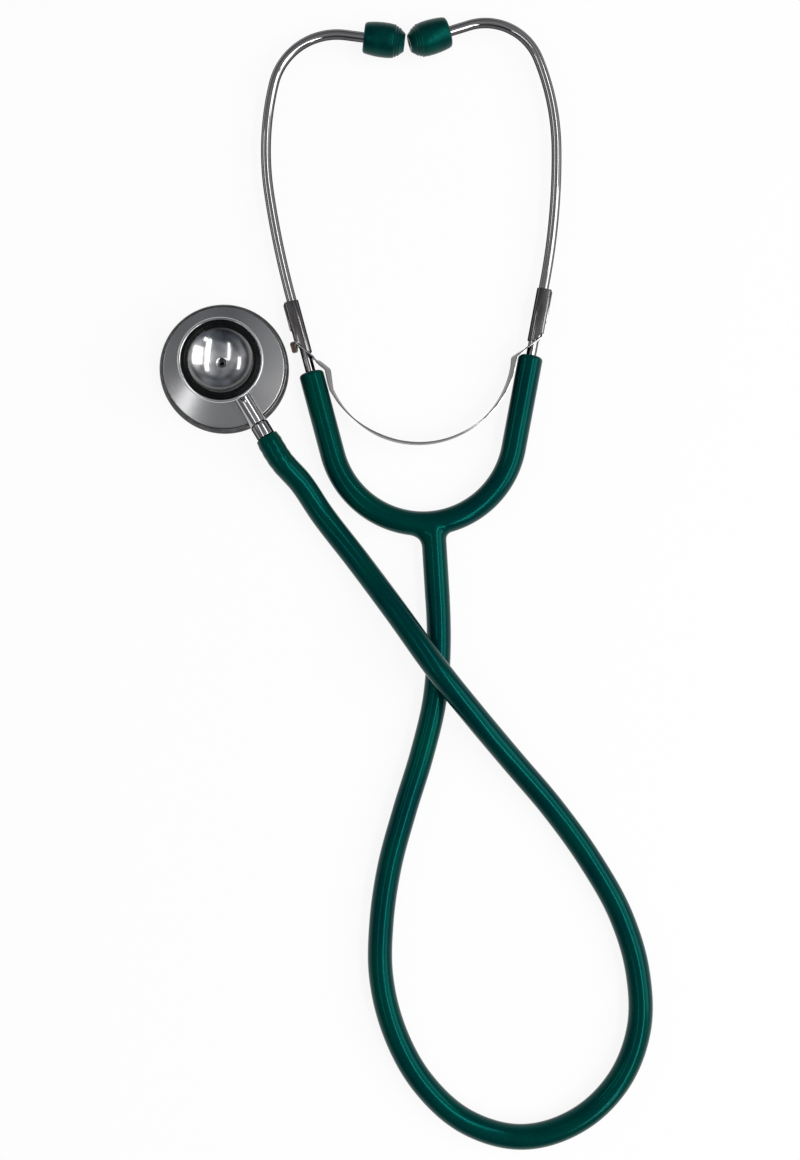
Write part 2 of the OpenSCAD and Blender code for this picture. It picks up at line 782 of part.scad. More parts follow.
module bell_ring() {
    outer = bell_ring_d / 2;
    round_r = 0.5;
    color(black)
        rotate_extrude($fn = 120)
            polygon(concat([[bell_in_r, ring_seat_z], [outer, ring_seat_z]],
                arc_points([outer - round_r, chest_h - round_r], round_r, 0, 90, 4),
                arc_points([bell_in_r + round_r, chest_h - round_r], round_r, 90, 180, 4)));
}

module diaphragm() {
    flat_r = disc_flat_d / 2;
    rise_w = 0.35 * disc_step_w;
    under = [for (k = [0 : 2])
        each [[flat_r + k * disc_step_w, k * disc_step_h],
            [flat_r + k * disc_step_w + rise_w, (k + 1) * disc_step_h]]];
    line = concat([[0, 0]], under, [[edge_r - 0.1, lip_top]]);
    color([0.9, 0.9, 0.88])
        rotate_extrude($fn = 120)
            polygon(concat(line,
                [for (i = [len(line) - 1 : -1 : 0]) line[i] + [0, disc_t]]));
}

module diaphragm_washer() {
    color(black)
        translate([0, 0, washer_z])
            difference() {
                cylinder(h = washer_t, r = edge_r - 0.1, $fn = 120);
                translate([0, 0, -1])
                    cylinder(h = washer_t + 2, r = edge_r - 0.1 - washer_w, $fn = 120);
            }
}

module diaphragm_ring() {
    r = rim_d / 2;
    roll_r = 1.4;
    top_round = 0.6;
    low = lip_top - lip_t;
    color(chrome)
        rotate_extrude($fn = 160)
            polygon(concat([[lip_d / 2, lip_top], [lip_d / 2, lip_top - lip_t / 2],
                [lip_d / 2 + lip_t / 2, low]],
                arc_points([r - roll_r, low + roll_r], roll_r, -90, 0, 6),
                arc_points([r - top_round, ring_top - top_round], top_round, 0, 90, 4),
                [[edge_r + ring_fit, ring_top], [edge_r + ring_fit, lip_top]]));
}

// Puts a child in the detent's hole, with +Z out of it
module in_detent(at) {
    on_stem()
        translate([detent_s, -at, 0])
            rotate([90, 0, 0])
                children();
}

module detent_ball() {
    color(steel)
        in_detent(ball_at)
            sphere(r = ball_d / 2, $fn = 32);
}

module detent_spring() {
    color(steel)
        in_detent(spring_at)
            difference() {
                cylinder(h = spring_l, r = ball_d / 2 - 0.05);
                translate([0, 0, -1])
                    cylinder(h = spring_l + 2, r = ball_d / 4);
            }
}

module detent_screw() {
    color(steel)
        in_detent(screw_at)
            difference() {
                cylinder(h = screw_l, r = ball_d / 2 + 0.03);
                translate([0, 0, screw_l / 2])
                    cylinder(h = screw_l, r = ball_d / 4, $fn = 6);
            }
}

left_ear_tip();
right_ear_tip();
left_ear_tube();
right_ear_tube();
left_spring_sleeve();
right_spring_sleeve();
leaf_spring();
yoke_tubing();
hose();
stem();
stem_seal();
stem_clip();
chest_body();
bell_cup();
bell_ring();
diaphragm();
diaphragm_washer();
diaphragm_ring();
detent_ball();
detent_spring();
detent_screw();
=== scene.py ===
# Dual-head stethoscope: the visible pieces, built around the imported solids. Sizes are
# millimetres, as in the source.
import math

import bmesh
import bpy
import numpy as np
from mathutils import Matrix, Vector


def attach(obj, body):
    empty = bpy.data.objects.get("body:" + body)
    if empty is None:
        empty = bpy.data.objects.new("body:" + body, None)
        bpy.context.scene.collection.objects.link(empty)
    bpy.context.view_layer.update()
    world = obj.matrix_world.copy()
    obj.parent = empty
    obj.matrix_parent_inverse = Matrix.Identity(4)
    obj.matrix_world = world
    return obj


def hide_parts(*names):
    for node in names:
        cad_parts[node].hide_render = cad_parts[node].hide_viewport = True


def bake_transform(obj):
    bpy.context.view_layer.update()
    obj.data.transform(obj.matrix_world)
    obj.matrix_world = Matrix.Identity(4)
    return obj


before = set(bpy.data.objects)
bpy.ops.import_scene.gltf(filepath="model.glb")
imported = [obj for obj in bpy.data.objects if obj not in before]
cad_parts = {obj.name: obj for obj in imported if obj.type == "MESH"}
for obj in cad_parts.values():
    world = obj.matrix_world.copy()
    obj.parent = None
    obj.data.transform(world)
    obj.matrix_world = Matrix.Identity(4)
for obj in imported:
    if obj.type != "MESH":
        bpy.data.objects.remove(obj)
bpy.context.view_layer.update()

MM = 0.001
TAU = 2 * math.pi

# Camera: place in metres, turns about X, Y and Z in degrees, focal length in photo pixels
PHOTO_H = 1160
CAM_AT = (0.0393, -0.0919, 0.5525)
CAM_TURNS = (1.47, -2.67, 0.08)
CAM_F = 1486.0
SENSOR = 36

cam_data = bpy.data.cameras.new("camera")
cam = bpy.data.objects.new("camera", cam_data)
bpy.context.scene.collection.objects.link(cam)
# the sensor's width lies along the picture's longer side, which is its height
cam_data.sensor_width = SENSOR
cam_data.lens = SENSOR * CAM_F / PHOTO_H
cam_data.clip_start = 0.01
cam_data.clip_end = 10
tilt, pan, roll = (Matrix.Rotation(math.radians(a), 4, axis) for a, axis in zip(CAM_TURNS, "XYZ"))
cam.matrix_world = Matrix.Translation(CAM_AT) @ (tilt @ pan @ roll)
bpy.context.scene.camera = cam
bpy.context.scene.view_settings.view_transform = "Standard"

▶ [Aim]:
Take the lines from the line with "left_ear_tip();" through the line with "cad_parts[node].hide_render = cad_parts[node].hide_viewport", both ends included, and give them again exactly, with nothing else.

▶ [Final result]:
left_ear_tip();
right_ear_tip();
left_ear_tube();
right_ear_tube();
left_spring_sleeve();
right_spring_sleeve();
leaf_spring();
yoke_tubing();
hose();
stem();
stem_seal();
stem_clip();
chest_body();
bell_cup();
bell_ring();
diaphragm();
diaphragm_washer();
diaphragm_ring();
detent_ball();
detent_spring();
detent_screw();
=== scene.py ===
# Dual-head stethoscope: the visible pieces, built around the imported solids. Sizes are
# millimetres, as in the source.
import math

import bmesh
import bpy
import numpy as np
from mathutils import Matrix, Vector


def attach(obj, body):
    empty = bpy.data.objects.get("body:" + body)
    if empty is None:
        empty = bpy.data.objects.new("body:" + body, None)
        bpy.context.scene.collection.objects.link(empty)
    bpy.context.view_layer.update()
    world = obj.matrix_world.copy()
    obj.parent = empty
    obj.matrix_parent_inverse = Matrix.Identity(4)
    obj.matrix_world = world
    return obj


def hide_parts(*names):
    for node in names:
        cad_parts[node].hide_render = cad_parts[node].hide_viewport = True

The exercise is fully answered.